▶ [Request]: Quote exactly the lines between the line containing "# The whole" and the line containing "for node in", counting those two lines as part of the range. Leave the rest out.

▶ [Data provided]:
_ _ _ _ _ _ _
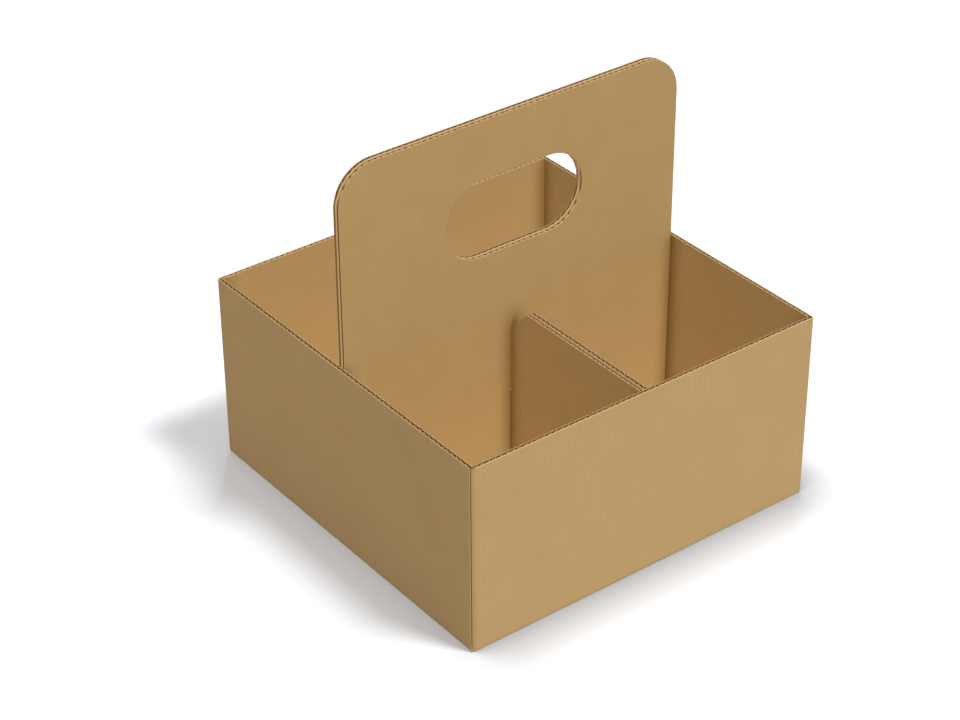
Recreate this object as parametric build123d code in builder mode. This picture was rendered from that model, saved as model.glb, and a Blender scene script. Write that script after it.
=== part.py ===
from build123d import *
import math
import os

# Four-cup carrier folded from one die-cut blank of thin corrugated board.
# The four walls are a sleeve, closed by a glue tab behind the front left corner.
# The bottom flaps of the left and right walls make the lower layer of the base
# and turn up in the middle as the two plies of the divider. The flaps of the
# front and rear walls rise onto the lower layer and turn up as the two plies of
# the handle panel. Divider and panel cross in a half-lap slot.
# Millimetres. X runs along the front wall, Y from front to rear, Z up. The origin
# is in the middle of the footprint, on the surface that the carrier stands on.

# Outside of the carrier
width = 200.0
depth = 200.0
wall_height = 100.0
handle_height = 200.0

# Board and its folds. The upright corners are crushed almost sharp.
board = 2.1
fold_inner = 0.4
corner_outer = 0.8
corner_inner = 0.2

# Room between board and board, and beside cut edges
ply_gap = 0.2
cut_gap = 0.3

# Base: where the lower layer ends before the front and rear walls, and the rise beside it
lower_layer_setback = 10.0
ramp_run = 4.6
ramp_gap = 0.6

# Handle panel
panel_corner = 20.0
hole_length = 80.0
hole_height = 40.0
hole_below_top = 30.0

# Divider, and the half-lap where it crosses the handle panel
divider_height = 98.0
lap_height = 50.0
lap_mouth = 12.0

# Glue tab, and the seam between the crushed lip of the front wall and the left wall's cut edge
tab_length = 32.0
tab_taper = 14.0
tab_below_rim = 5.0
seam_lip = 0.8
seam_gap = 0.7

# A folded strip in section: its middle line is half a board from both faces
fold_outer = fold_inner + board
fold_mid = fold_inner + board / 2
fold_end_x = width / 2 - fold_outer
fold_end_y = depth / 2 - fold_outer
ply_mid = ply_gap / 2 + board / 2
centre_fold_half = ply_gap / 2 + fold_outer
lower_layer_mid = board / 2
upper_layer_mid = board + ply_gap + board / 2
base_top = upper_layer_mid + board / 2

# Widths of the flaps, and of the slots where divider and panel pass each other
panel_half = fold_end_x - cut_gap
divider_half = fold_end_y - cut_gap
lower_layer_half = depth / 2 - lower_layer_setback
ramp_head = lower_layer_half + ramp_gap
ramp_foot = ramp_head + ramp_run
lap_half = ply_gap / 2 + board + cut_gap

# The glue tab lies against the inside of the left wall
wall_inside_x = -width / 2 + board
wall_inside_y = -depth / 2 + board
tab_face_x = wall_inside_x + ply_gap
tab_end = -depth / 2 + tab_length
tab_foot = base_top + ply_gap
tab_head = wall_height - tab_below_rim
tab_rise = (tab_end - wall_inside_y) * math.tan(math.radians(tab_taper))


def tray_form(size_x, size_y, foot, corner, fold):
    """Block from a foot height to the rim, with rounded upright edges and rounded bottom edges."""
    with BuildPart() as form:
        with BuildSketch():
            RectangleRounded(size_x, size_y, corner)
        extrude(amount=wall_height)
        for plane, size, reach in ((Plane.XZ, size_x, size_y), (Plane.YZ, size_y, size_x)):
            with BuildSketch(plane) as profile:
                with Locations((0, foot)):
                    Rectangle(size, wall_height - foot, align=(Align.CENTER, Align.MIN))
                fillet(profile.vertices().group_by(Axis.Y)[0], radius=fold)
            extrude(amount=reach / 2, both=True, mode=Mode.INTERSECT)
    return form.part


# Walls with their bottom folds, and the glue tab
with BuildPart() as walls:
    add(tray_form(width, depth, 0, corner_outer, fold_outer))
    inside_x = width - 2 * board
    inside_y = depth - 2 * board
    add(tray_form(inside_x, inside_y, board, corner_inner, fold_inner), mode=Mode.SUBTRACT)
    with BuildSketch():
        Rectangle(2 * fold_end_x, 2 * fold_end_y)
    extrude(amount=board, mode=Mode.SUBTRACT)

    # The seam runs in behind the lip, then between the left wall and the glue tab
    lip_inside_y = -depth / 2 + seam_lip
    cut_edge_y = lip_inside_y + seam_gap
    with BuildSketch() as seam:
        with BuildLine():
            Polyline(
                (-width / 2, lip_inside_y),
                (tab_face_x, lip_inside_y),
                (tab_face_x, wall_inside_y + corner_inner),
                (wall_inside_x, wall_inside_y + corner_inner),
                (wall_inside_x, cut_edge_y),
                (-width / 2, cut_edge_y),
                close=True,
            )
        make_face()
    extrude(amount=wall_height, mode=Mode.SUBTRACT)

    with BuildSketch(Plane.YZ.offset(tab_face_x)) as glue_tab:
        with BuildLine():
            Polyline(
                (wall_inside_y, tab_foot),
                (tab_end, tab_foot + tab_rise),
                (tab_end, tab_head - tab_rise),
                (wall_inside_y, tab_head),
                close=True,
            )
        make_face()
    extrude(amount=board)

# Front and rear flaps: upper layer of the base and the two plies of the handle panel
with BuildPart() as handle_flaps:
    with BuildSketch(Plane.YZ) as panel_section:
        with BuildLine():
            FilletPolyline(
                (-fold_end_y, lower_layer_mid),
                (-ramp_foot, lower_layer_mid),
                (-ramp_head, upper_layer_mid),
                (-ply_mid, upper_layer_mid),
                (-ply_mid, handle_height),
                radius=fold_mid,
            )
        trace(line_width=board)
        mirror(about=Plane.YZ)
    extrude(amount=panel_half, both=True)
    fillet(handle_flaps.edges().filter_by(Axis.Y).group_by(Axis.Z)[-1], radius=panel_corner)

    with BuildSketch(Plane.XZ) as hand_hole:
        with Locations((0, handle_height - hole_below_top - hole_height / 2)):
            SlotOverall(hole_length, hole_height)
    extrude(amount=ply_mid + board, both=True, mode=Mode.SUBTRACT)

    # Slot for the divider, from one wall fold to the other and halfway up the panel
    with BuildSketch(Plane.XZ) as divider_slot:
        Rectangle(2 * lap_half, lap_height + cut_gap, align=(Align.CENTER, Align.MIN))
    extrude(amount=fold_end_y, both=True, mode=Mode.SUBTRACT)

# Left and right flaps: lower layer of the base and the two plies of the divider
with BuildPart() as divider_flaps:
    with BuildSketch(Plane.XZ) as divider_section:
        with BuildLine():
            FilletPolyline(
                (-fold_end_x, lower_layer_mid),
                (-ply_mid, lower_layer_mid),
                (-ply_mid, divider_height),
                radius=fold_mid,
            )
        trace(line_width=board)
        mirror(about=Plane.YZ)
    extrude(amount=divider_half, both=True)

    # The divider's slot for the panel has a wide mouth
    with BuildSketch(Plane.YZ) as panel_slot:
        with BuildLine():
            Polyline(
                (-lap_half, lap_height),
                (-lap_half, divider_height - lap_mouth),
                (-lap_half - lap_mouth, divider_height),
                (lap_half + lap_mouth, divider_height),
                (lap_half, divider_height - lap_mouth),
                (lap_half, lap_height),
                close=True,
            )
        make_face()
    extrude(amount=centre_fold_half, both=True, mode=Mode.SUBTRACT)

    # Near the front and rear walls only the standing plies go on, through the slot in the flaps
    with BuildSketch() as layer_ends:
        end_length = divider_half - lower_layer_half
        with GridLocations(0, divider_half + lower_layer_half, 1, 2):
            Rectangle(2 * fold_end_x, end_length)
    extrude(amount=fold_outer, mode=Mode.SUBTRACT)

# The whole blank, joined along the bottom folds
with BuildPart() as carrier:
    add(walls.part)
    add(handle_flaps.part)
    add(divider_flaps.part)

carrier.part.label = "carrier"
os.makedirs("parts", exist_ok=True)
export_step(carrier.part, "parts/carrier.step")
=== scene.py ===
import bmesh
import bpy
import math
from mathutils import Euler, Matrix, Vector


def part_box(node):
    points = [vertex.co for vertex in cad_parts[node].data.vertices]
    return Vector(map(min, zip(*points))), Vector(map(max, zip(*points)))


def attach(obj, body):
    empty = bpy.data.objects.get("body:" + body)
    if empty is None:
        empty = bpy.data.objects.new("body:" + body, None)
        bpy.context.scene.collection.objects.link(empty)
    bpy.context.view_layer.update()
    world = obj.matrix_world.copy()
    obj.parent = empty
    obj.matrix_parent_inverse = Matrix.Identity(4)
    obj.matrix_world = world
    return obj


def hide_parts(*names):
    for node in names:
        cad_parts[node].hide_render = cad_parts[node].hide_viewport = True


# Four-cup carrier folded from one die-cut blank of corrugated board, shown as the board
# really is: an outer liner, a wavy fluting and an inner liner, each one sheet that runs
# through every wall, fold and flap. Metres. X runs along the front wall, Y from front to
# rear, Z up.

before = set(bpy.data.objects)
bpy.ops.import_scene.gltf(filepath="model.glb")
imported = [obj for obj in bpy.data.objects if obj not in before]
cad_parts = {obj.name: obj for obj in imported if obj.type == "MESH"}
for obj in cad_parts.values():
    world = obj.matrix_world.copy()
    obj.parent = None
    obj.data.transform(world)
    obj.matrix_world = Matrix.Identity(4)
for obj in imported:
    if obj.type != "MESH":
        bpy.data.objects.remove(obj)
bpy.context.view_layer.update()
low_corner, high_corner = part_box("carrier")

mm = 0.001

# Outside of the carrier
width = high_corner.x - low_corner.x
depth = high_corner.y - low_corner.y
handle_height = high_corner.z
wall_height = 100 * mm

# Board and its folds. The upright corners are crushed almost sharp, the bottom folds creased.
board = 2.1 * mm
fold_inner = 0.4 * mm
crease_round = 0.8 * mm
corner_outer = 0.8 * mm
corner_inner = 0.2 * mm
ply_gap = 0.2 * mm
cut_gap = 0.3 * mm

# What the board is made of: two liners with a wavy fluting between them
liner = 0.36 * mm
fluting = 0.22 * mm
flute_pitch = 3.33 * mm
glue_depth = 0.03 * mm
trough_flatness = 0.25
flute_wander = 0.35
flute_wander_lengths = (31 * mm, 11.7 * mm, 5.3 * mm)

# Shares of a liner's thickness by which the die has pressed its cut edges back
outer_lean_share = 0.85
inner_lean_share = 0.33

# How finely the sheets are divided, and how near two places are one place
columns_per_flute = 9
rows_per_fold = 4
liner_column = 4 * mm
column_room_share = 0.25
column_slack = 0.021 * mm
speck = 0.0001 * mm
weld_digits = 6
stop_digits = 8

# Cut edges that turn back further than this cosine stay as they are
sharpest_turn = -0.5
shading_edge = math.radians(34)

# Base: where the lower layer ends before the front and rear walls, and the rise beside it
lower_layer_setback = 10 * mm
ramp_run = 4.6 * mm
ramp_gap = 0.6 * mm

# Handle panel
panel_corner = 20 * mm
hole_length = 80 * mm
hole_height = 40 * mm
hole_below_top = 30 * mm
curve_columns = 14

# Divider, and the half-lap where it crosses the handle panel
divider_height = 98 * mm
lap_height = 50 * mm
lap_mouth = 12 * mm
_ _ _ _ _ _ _
▶ [Output for this task]:
# The whole blank, joined along the bottom folds
with BuildPart() as carrier:
    add(walls.part)
    add(handle_flaps.part)
    add(divider_flaps.part)

carrier.part.label = "carrier"
os.makedirs("parts", exist_ok=True)
export_step(carrier.part, "parts/carrier.step")
=== scene.py ===
import bmesh
import bpy
import math
from mathutils import Euler, Matrix, Vector


def part_box(node):
    points = [vertex.co for vertex in cad_parts[node].data.vertices]
    return Vector(map(min, zip(*points))), Vector(map(max, zip(*points)))


def attach(obj, body):
    empty = bpy.data.objects.get("body:" + body)
    if empty is None:
        empty = bpy.data.objects.new("body:" + body, None)
        bpy.context.scene.collection.objects.link(empty)
    bpy.context.view_layer.update()
    world = obj.matrix_world.copy()
    obj.parent = empty
    obj.matrix_parent_inverse = Matrix.Identity(4)
    obj.matrix_world = world
    return obj


def hide_parts(*names):
    for node in names:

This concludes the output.